Indoor Air Quality Initiative Builds Air Purifiers to Stop Spread of Covid-19 in Public Schools

A group of students and faculty pose in front of a truck filled with DIY air purifiers.
UConn students and faculty spent a few hours on a Saturday in March building DIY air purifiers to help combat the spread of Covid-19 in public spaces. The Corsi-Rosenthal boxes were donated to Coventry Public Schools. (Mikala Kane/UConn photo)

Covid-19 transmits more easily in overcrowded and poorly ventilated places. To address this, the School of Nursing has united with UConn Health and other groups in the UConn community to create the Indoor Air Quality Initiative, building inexpensive do-it-yourself air purifiers as part of a project to improve community health in local elementary schools, homeless shelters, and beyond.

The new initiative was spearheaded by School of Nursing alumna and neuroimmunology nurse practitioner Marina A. Creed ’17 MS, APRN, FNP-BC, MSCN, who works at UConn Health’s Multiple Sclerosis Center, and her friend and colleague Sarah Laskowski of The Jackson Laboratory. It brings together the schools of Nursing, Engineering, and Medicine; the Department of Public Health Sciences; and the Connecticut Area Health Education Center Network in a multipronged, community-involved approach to mitigate the risk of Covid-19.

Among other strategies, the initiative is building and distributing the “Corsi-Rosenthal Box” to help stop the spread of Covid-19 and other viruses such as influenza. The boxes remove 90% of virus-carrying aerosols from the air and are also effective against dust and allergens. With just about 30 minutes of an assembler’s time and $60 worth of supplies including a box fan, high-quality air filters, cardboard, and duct tape, these devices drastically reduce Covid-carrying aerosols, providing comparable filtration capabilities to professionally manufactured portable HEPA filters.

“As mask mandates are removed, this type of air filtration will become increasingly more important,” says School of Nursing Dean Deborah Chyun, Ph.D., RN, FAHA, FAAN.

The air purifier is named after its inventors, Richard Corsi and Jim Rosenthal, who created it in August 2020. Corsi is an environmental engineer and the dean of engineering at the University of California, Davis; Rosenthal is the chairman and CEO of Tex-Air Filters.

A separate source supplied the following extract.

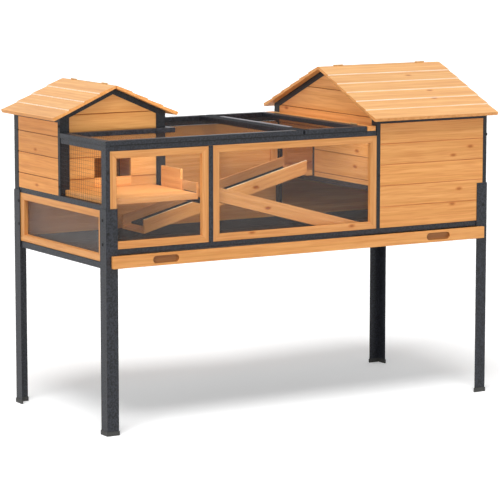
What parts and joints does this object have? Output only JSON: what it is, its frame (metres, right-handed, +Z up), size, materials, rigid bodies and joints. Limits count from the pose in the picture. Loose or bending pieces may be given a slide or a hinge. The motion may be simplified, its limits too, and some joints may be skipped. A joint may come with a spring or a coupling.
{
  "type": "tortoise house",
  "caption": "Raised two-storey tortoise house: steel frame on legs, pine boards, clear windows, mesh, two gabled houses with opening roofs, ramps and a pull-out tray.",
  "frame": {"origin": "on the floor, under the middle of the outline that the roofs' edges make", "axes": "+X along the length, from the left house to the right house; +Y from the front windows to the back wall; +Z up"},
  "size_m": [1.4542, 0.6802, 1.0685],
  "materials": {
    "pine": "planed softwood with a clear coat",
    "steel": "hammered dark powder coat",
    "plastic": "matte moulded",
    "acrylic": "clear sheet",
    "hinge_steel": "brass plated",
    "wire": "black coated welded wire",
    "pan_plastic": "plain moulded"
  },
  "bodies": {
    "house": {"front_left_leg": "steel", "front_right_leg": "steel", "rear_left_leg": "steel", "rear_right_leg": "steel", "front_left_foot_cap": "plastic", "front_right_foot_cap": "plastic", "rear_left_foot_cap": "plastic", "rear_right_foot_cap": "plastic", "front_left_post": "steel", "left_house_front_frame": "steel", "left_house_rear_frame": "steel", "right_house_inner_frame": "steel", "right_house_outer_frame": "steel", "base_frame": "steel", "base_rail_front": "steel", "mid_rail_left": "steel", "mid_rail_cross": "steel", "right_house_floor_rail": "steel", "top_rail_front": "steel", "top_rail_rear": "steel", "top_cross_bar": "steel", "roof_mesh_frame": "steel", "roof_mesh_front": "wire", "roof_mesh_rear": "wire", "end_mesh": "wire", "lid_batten": "pine", "left_house_outer_wall": "pine", "left_house_inner_wall": "pine", "left_house_front_wall": "pine", "left_house_back_wall": "pine", "upper_floor": "pine", "balcony_fence": "pine", "right_house_front_wall": "pine", "right_house_back_wall": "pine", "right_house_outer_wall": "pine", "right_house_inner_wall": "pine", "right_house_floor": "pine", "run_back_wall": "pine", "left_roof_fixed_slope": "pine", "right_roof_fixed_slope": "pine", "front_left_window_frame": "pine", "front_right_window_frame": "pine", "end_window_frame": "pine", "front_left_window_pane": "acrylic", "front_right_window_pane": "acrylic", "end_window_pane": "acrylic", "front_ramp": "pine", "rear_ramp": "pine", "left_roof_hinge_fixed_half": "hinge_steel", "right_roof_hinge_fixed_half": "hinge_steel", "lid_hinge_fixed_half": "hinge_steel"},
    "left_roof": {"left_roof_opening_slope": "pine", "left_roof_hinge_moving_half": "hinge_steel"},
    "right_roof": {"right_roof_opening_slope": "pine", "right_roof_hinge_moving_half": "hinge_steel"},
    "mesh_lid": {"mesh_lid_frame": "steel", "mesh_lid_net": "wire", "lid_hinge_moving_half": "hinge_steel"},
    "tray": {"tray_front": "pine", "tray_pan": "pan_plastic"}
  },
  "joints": [
    {"name": "left_roof_hinge", "type": "hinge", "parent": "house", "child": "left_roof", "pos_m": [-0.50727, 0.15085, 1.03771], "axis": [0, 1, 0], "range_deg": [0, 100]},
    {"name": "right_roof_hinge", "type": "hinge", "parent": "house", "child": "right_roof", "pos_m": [0.48878, 0, 1.06658], "axis": [-1, 0, 0], "range_deg": [0, 100]},
    {"name": "mesh_lid_hinge", "type": "hinge", "parent": "house", "child": "mesh_lid", "pos_m": [0.23958, 0, 0.8977], "axis": [0, 1, 0], "range_deg": [0, 88]},
    {"name": "tray_slide", "type": "slide", "parent": "house", "child": "tray", "axis": [0, -1, 0], "range_m": [0, 0.5]}
  ]
}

“Cleaner air will protect educators, students, and families,” Creed says. “This DIY portable air cleaner is a low-cost, evidence-based intervention that immediately improves indoor air quality.” She is concerned about her patients who are educators, paraprofessionals, and parents, and both she and Laskowski have children in public schools. “My hope is that we can help make schools one of the safest places in the community, and by extension, better protect my patients, many of whom are immunocompromised.”

After contacting several school districts for the first 100-unit pilot program in December 2021, West Hartford Public Schools volunteered to deploy the units to their cafeterias. The next 100 units in the pilot program were built by undergraduate engineering students as part of their Foundations of Engineering class and were deployed in February to Coventry Public Schools, where they were utilized in cafeterias, classrooms, and other public spaces throughout the district.

In March, Creed and School of Nursing associate clinical professor Michelle Cole, DNP, MSN, RN, CPN, hosted a box-a-thon at Storrs Hall. Dozens of nursing students, as well as some from other UConn departments, spent a few hours on a Saturday building 100 of the do-it-yourself air purifiers, which were also delivered to Coventry Public Schools.

The boxes, which use about the same amount of electricity as a single lightbulb, can be an affordable intervention to improve air quality in almost any space in any school. Each box can last up to six months before the air filters need to be replaced.

“This is a nurse-led initiative that came from the point of patient care,” says former School of Nursing Associate Dean for Academic Affairs Angela Starkweather, Ph.D., ACNP-BC, FAANP, FAAN. “This is about the whole connection we have with the community. An infection could spread from the patient setting to the community, and vice versa.” Mitigating that risk using these inexpensive air filters protects children, vulnerable patients, and the broader community, Starkweather says.

“This is interventional public health in action,” says Jaime Imitola, MD, director of the UConn Health MS Center. “It is impressive what the UConn community can do to rally toward a worthy cause.”